Jules Verne

Hatteras, le docteur, Johnson, Bell se reprirent à espérer, après avoir été si près du désespoir; ce fut de la joie, presque du délire.

[1] Cent soixante lieues.

Mais les renseignements d'Altamont étaient encore incomplets, et après quelques minutes de repos, le docteur reprit avec lui cette précieuse conversation; il lui présenta ses questions sous une forme qui ne demandait pour toute réponse qu'un simple signe de tête, ou un mouvement des yeux.

Bientôt il sut que le _Porpoise_ était un trois-mâts américain, de New York, naufragé au milieu des glaces, avec des vivres et des combustibles en grande quantité; quoique couché sur le flanc, il devait avoir résisté, et il serait possible de sauver sa cargaison.

Altamont et son équipage l'avaient abandonné depuis deux mois, emmenant la chaloupe sur un traîneau; ils voulaient gagner le détroit de Smith, atteindre quelque baleinier, et se faire rapatrier en Amérique; mais peu à peu les fatigues, les maladies frappèrent ces infortunés, et ils tombèrent un à un sur la route. Enfin, le capitaine et deux matelots restèrent seuls d'un équipage de trente hommes, et si lui, Altamont, survivait, c'était véritablement par un miracle de la Providence.

Hatteras voulut savoir de l'Américain pourquoi le _Porpoise_ se trouvait engagé sous une latitude aussi élevée.

Altamont fit comprendre qu'il avait été entraîné par les glaces sans pouvoir leur résister.

Hatteras, anxieux, l'interrogea sur le but de son voyage.

Altamont prétendit avoir tenté de franchir le passage du nord-ouest.

Hatteras n'insista pas davantage, et ne posa plus aucune question de ce genre.

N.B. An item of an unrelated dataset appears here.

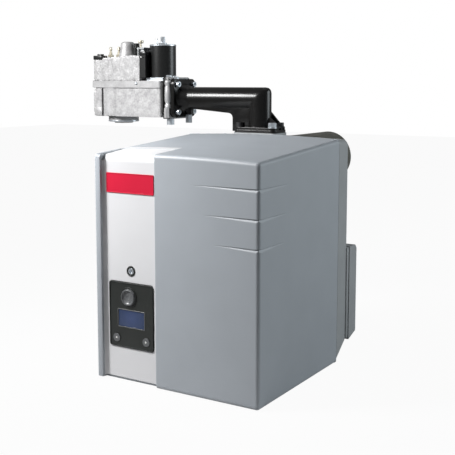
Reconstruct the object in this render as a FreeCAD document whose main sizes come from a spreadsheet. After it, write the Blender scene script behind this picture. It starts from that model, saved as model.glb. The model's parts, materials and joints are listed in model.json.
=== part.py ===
import FreeCAD, Part
import math
import os
import re
import Sketcher

# Monobloc forced-draught gas burner.
# Millimetres. The origin is the middle of the boiler mounting face, on the axis of the burner tube.
# +X is to the right seen from the front, the front looks towards -Y, the tube points along +Y, +Z is up.

doc = FreeCAD.newDocument("GasBurner")
sheet = doc.addObject("Spreadsheet::Sheet", "Sizes")

SIZES = {
    # where the body lies round the tube axis, and how far its rear wall stands in front of the boiler
    "axis_from_left": 137.0,
    "axis_below_top": 38.0,
    "rear_stand": 34.0,
    # hood, a thin moulding that opens at the back only
    "hood_width": 300.0,
    "hood_height": 361.0,
    "hood_depth": 265.0,
    "hood_rise": 18.0,
    "hood_crown": 4.0,
    "hood_wall": 3.0,
    "hood_round": 6.0,
    "hood_gap": 0.5,
    # channel in the hood's front for the light panel, and the panel
    "channel_left": 6.0,
    "channel_right": 117.4,
    "channel_flank": 5.0,
    "panel_recess": 8.0,
    "panel_thick": 2.5,
    "panel_fit": 0.3,
    "panel_foot": 4.0,
    "panel_round": 11.0,
    "tongue_depth": 60.0,
    # three step grooves round the front right corner
    "groove_top": 323.0,
    "groove_pitch": 43.0,
    "groove_count": 3.0,
    "groove_height": 7.0,
    "groove_deep": 2.2,
    "groove_run": 127.0,
    "groove_run_less": 22.0,
    "groove_side_run": 113.0,
    "groove_side_less": 13.0,
    # display unit and its keys
    "display_x": -72.4,
    "display_up": 107.1,
    "display_width": 86.0,
    "display_height": 105.0,
    "display_gap": 0.8,
    "display_proud": 1.0,
    "bezel_thick": 5.0,
    "bezel_round": 5.0,
    "lcd_width": 52.0,
    "lcd_height": 28.0,
    "lcd_drop": 5.3,
    "lcd_thick": 1.5,
    "lcd_sunk": 0.5,
    "reset_rise": 29.2,
    "reset_left": 4.5,
    "reset_radius": 13.6,
    "reset_proud": 4.0,
    "reset_length": 11.0,
    "reset_rim": 1.5,
    "reset_dish": 2.5,
    "reset_dish_radius": 5.0,
    "key_drop": 38.4,
    "key_spread": 29.1,
    "key_radius": 6.7,
    "key_proud": 1.0,
    "key_length": 6.0,
    "key_fit": 0.3,
    "key_room": 5.5,
    "unit_depth": 40.0,
    "unit_rim": 2.0,
    "bracket_thick": 2.0,
    "bracket_rim": 8.0,
    "bracket_above": 12.0,
    "bracket_arm": 20.0,
    "bracket_arm_thick": 3.0,
    "bracket_reach": 53.0,
    "nut_boss_radius": 6.5,
    "nut_boss_length": 18.0,
    # badge plate and hood screw
    "badge_width": 92.0,
    "badge_height": 31.5,
    "badge_thick": 1.0,
    "badge_round": 2.0,
    "badge_below_top": 44.2,
    "screw_over_display": 71.4,
    "screw_head_radius": 5.0,
    "screw_head_length": 3.0,
    "screw_cup_radius": 6.0,
    "screw_radius": 2.5,
    "screw_length": 45.0,
    "screw_fit": 0.1,
    # cast rear shell that carries everything
    "shell_wall": 4.0,
    "shell_depth": 50.5,
    "shell_taper": 5.0,
    "shell_top_fall": 4.0,
    "shell_bottom_rise": 26.0,
    "shell_round": 10.0,
    # boiler flange with its gasket
    "gasket_thick": 2.0,
    "flange_half": 54.0,
    "flange_thick": 10.0,
    "flange_round": 9.0,
    "flange_hole_radius": 4.5,
    "flange_pcd": 130.0,
    "flange_neck_wall": 5.0,
    # burner tube
    "tube_radius": 50.0,
    "tube_wall": 2.0,
    "tube_length": 218.0,
    "tube_collar": 1.5,
    "tube_fit": 0.1,
    # gas foot, elbow and pipe
    "gas_x": -3.0,
    "gas_before_wall": 24.0,
    "pad_top": 61.5,
    "pad_bottom": 47.0,
    "pad_rim": 1.0,
    "foot_gasket": 1.5,
    "foot_width": 84.0,
    "foot_depth": 46.0,
    "foot_low": 3.5,
    "foot_high": 4.5,
    "foot_step": 2.0,
    "foot_round": 8.0,
    "foot_screw_x": 33.0,
    "foot_screw_y": 15.0,
    "foot_screw_radius": 4.0,
    "foot_screw_length": 17.0,
    "foot_head_radius": 6.0,
    "foot_head_length": 8.0,
    "column_radius": 19.0,
    "pipe_radius": 20.5,
    "pipe_bore": 16.0,
    "pipe_z": 120.5,
    "pipe_left": -164.0,
    "corner_chamfer": 9.0,
    "corner_right": 19.0,
    "web_thick": 24.0,
    "web_foot": 50.0,
    "web_top": 135.0,
    "gusset_thick": 8.0,
    "gusset_foot": 40.0,
    "gusset_top": 104.0,
    "hub_radius": 27.0,
    "hub_length": 18.0,
    "boss_x": -155.0,
    "boss_radius": 8.0,
    "boss_bottom": 90.0,
    "plug_radius": 6.5,
    "plug_length": 15.0,
    # joint between pipe and valve
    "joint_half": 35.0,
    "joint_round": 10.0,
    "joint_thick": 10.0,
    "joint_screw": 25.2,
    "joint_screw_radius": 3.0,
    "joint_head_radius": 5.0,
    "joint_head_length": 6.0,
    "joint_screw_length": 22.0,
    "adapter_thick": 14.0,
    "adapter_half_y": 34.0,
    "adapter_half_z": 38.0,
    "adapter_plug_radius": 6.8,
    "adapter_plug_length": 11.0,
    "adapter_plug_y": -22.0,
    "seal_thick": 3.5,
    "seal_half_y": 37.0,
    "seal_half_z": 31.0,
    # gas valve
    "valve_length": 157.0,
    "valve_half": 37.0,
    "valve_bottom": 85.0,
    "valve_split": 139.0,
    "valve_plate": 13.0,
    "valve_over": 6.5,
    "valve_round": 5.0,
    "valve_groove_x": 16.5,
    "valve_groove_width": 14.0,
    "valve_groove_deep": 4.0,
    "head_height": 46.0,
    "head_length": 110.0,
    "head_inset": 3.5,
    "head_rib": 3.0,
    "cover_x": 40.5,
    "cover_radius": 29.0,
    "cover_height": 9.0,
    "coil_x": 21.5,
    "coil_base_half": 26.0,
    "coil_base": 6.0,
    "coil_radius": 24.5,
    "coil_height": 60.5,
    "coil_chamfer": 2.0,
    "terminal_width": 13.0,
    "terminal_depth": 18.0,
    "terminal_height": 45.0,
    "terminal_x": -21.7,
    "terminal_y": -26.0,
    "adjuster_gap": 0.3,
    "adjuster_radius": 4.2,
    "adjuster_height": 15.0,
    "adjuster_pin": 2.0,
    "adjuster_pin_length": 9.0,
    "pin_fit": 0.05,
    "dome_x": 55.0,
    "dome_radius": 13.5,
    "dome_height": 27.0,
    "cap_x": 77.0,
    "cap_radius": 7.5,
    "cap_height": 14.0,
    "nipple_x": 13.5,
    "nipple_pitch": 20.0,
    "nipple_radius": 4.0,
    "nipple_height": 10.0,
    "connector_length": 34.0,
    "connector_width": 18.0,
    "connector_height": 8.0,
    "inlet_thick": 12.0,
    "inlet_half": 26.0,
    "inlet_bore": 15.1,
    "inlet_z": 112.0,
    "inlet_depth": 30.0,
    # fan, scroll and motor
    "fan_before_wall": 118.0,
    "fan_up": 128.0,
    "fan_radius": 74.0,
    "fan_inner": 60.0,
    "fan_width": 56.0,
    "fan_blades": 28.0,
    "blade_thick": 1.4,
    "blade_lean": 9.0,
    "blade_bow": 0.35,
    "fan_disc": 2.0,
    "hub_size": 13.0,
    "scroll_radius": 88.0,
    "scroll_growth": 9.0,
    "scroll_half": 36.0,
    "scroll_wall": 3.0,
    "tongue_angle": 64.0,
    "inlet_ring": 58.0,
    "inlet_lip": 6.0,
    "lug_radius": 6.0,
    "lug_length": 18.0,
    "lug_screw": 2.0,
    "lug_head": 3.5,
    "shaft_radius": 6.0,
    "shaft_hole": 12.0,
    "shaft_left": -108.0,
    "shaft_right": 14.0,
    "motor_radius": 42.0,
    "motor_length": 80.0,
    "motor_cap": 9.0,
    "motor_flange": 50.0,
    "motor_flange_thick": 4.0,
    "motor_ribs": 12.0,
    # head chamber over the scroll
    "chamber_half": 58.0,
    "chamber_bottom": -60.0,
    "chamber_wall": 3.0,
    # air box, damper and servo
    "air_x": 100.0,
    "air_below_fan": 15.0,
    "damper_radius": 34.0,
    "damper_wall": 3.0,
    "damper_flange": 5.0,
    "damper_before_wall": 26.0,
    "flap_fit": 0.6,
    "flap_thick": 2.0,
    "flap_shaft": 3.0,
    "flap_shaft_low": 40.0,
    "suction_right": 140.0,
    "suction_before_fan": 120.0,
    "suction_before_wall": 48.5,
    "suction_above": 80.0,
    "suction_below": 80.0,
    "suction_round": 8.0,
    "suction_wall": 3.0,
    "servo_above": 40.0,
    "servo_height": 45.0,
    "servo_half_x": 20.0,
    "servo_half_y": 18.0,
    "dial_radius": 15.0,
    "dial_height": 4.0,
    "box_left": 43.0,
    "box_right": 162.0,
    "box_above": 79.0,
    "box_depth": 33.0,
    "box_front_below": 85.0,
    "box_rear_below": 74.0,
    "box_slant": 10.0,
    "box_round": 5.0,
    "box_wall": 3.0,
    "grille_low": 24.0,
    "grille_high": 16.0,
    "grille_rim": 6.0,
    "grille_slots": 9.0,
    "grille_slot": 6.0,
    # mixing head
    "lance_radius": 10.0,
    "lance_hollow": 8.0,
    "lance_before_gas": 38.0,
    "lance_plug": 36.0,
    "lance_end": 150.0,
    "block_half": 18.0,
    "block_bottom": -16.0,
    "block_port": 8.0,
    "nozzle_radius": 17.0,
    "nozzle_hollow": 12.0,
    "nozzle_length": 38.0,
    "nozzle_wall": 4.0,
    "nozzle_slots": 8.0,
    "nozzle_slot_width": 4.0,
    "nozzle_slot_length": 12.0,
    "disc_radius": 44.0,
    "disc_thick": 1.5,
    "disc_y": 180.0,
    "disc_slots": 8.0,
    "slot_inner": 22.0,
    "slot_outer": 40.0,
    "slot_width": 5.0,
    "vane_lean": 35.0,
    "rod_radius": 4.0,
    "rod_ring": 27.0,
    "rod_start": -30.0,
    "rod_end": 188.0,
    "rod_fit": 0.3,
    "clamp_thick": 6.0,
    "clamp_half": 34.0,
    "clamp_top": 42.0,
    "clamp_bottom": -26.0,
    "clamp_first": 20.0,
    "clamp_pitch": 100.0,
    "spindle_radius": 3.0,
    "spindle_fit": 0.05,
    "spindle_behind_fan": 20.0,
    "spindle_in_lance": 20.0,
    "spindle_knob": 9.0,
    "spindle_knob_length": 10.0,
    "spindle_boss": 8.0,
    "spindle_boss_length": 5.0,
    # equipment behind the hood
    "plate_thick": 2.0,
    "plate_behind_hood": 50.0,
    "plate_before_wall": 26.0,
    "plate_bottom": -85.0,
    "plate_top": 20.0,
    "transformer_back": 15.0,
    "transformer_length": 70.0,
    "transformer_bottom": -72.0,
    "transformer_height": 72.0,
    "transformer_width": 52.0,
    "outlet_radius": 7.0,
    "outlet_length": 12.0,
    "control_back": 100.0,
    "control_length": 74.0,
    "control_bottom": -80.0,
    "control_height": 92.0,
    "control_width": 46.0,
    "socket_x": -112.0,
    "socket_up": 61.0,
    "socket_width": 52.0,
    "socket_height": 30.0,
    "socket_depth": 12.0,
}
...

Le docteur prit alors la parole:

«Maintenant, dit-il, tous nos efforts doivent tendre à retrouver le _Porpoise_; au lieu de nous aventurer vers la mer de Baffin, nous pouvons gagner par une route moins longue d'un tiers un navire qui nous offrira toutes les ressources nécessaires à un hivernage.

--Il n'y a pas d'autre parti à prendre, répondit Bell.

--J'ajouterai, dit le maître d'équipage, que nous ne devons pas perdre un instant; il faut calculer la durée de notre voyage sur la durée de nos provisions, contrairement à ce qui se fait généralement, et nous mettre en route au plus tôt.

--Vous avez raison, Johnson, répondit le docteur; en partant demain, mardi 26 février, nous devons arriver le 15 mars au _Porpoise_, sous peine de mourir de faim. Qu'en pensez-vous, Hatteras?

--Faisons nos préparatifs immédiatement, dit le capitaine, et partons. Peut-être la route sera-t-elle plus longue que nous ne le supposons.

--Pourquoi cela? répliqua le docteur. Cet homme paraît être certain de la situation de son navire.

--Mais, répondit Hatteras, si le _Porpoise_ a dérivé sur son champ de glace, comme a fait le _Forward_?

--En effet, dit le docteur, cela a pu arriver!»

Johnson et Bell ne répliquèrent rien à la possibilité d'une dérive, dont eux-mêmes ils avaient été victimes.

Mais Altamont, attentif à cette conversation, fit comprendre au docteur qu'il voulait parler. Celui-ci se rendit au désir de l'Américain, et après un grand quart d'heure de circonlocutions et d'hésitations, il acquit cette certitude que le _Porpoise_, échoué près d'une côte, ne pouvait pas avoir quitté son lit de rochers.

Cette nouvelle rendit la tranquillité aux quatre Anglais; cependant elle leur enlevait tout espoir de revenir en Europe, à moins que Bell ne parvînt à construire un petit navire avec les morceaux du _Porpoise_. Quoi qu'il en soit, le plus pressé était de se rendre sur le lieu même du naufrage.

Le docteur fit encore une dernière question à l'Américain: celui-ci avait-il rencontré la mer libre sous cette latitude de quatre-vingt-trois degrés?

«Non», répondit Altamont.

La conversation en resta là. Aussitôt les préparatifs de départ furent commencés; Bell et Johnson s'occupèrent d'abord du traîneau; il avait besoin d'une réparation complète; le bois ne manquant pas, ses montants furent établis d'une façon plus solide; on profitait de l'expérience acquise pendant l'excursion au sud; on savait le côté faible de ce mode de transport, et comme il fallait compter sur des neiges abondantes et épaisses, les châssis de glissage furent rehaussés.